1958-61 was a very tumultuous time in China with near social, economic, industrial, and political collapse. Type 53 production stopped for three years ('57-'59) and Type54 production for two years ('60-'61).


Don't know where you got the info. According to a Chinese published book (2015) and the official factory archive quoted in the book, Factory 626 (66) sent North Vietnam about 30,000 Type 56 automatic rifles (AK) and 20,000 Type 54 pistols (Tokarev) in 1961 alone. So obviously, production did not stop.

Boris Badinov

Quote from: pcke2000 on October 02, 2021, 03:31:32 PM
Quote from: Boris Badinov on October 02, 2021, 11:27:31 AM
Though it is not impossible that the Chinese were running two simultaneous lines of production for the letter guns, it seem very unlikely.

1958-61 was a very tumultuous time in China with near social, economic, industrial, and political collapse. Type 53 production stopped for three years ('57-'59) and Type54 production for two years ('60-'61).

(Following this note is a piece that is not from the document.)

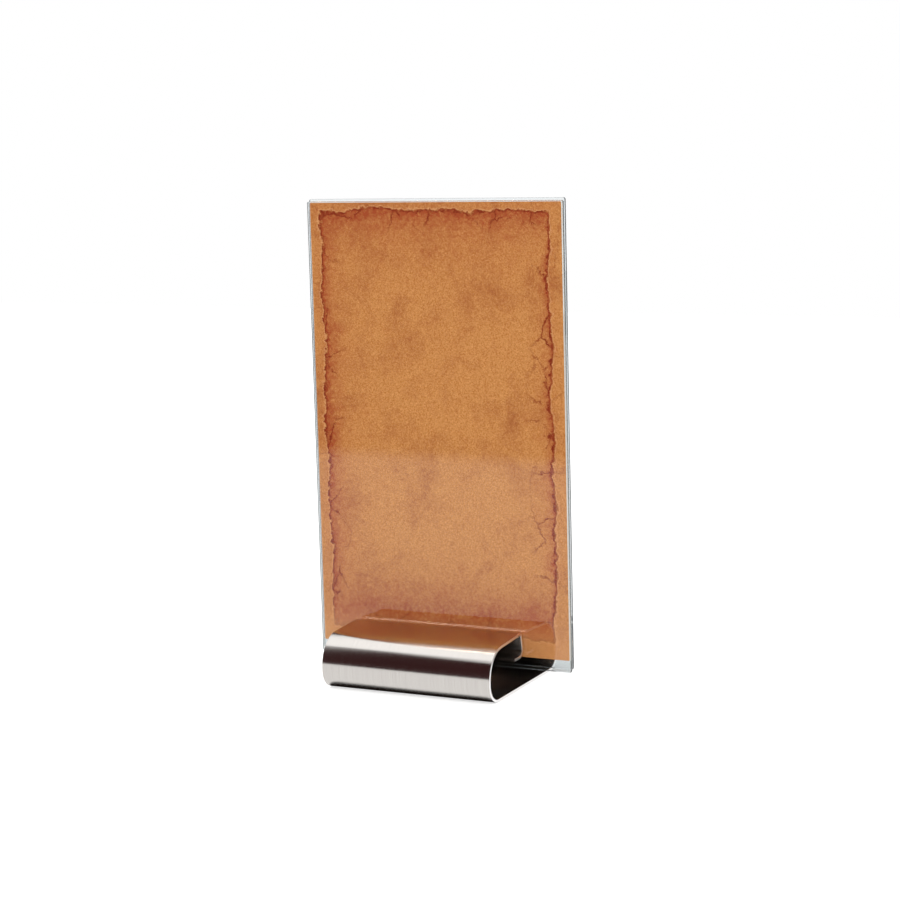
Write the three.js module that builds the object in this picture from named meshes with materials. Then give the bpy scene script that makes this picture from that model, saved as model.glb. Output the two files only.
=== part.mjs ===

Don't know where you got the info. According to a Chinese published book (2015) and the official factory archive quoted in the book, Factory 626 (66) sent North Vietnam about 30,000 Type 56 automatic rifles (AK) and 20,000 Type 54 pistols (Tokarev) in 1961 alone. So obviously, production did not stop.

The failure of Mao's 2nd Five Year Plan is well documented in the historical record. The number of deaths that occured during this period is estimated between 20million and 60million.

30,000 Ak56 and 20,000 type54 in 1961 is not at all significant. By that time the Chinese had been producing each for  at least half a decade. 50,000 total pieces to N.Vientnam would have been a drop in the bucket, and threats of self-induced internal collapse wouldn't have dulled Mao's political aims in Vietnam as far the western threats was concerned.


The Chinese turned out over 650,000 sks carbines in the first three years of production with production increases in the 1957 and 1958. Yet  the following 3 year span 1959 - 1961 the serial data indicate that the production dropped to below 400,000 -- and possibly closer to 300,000.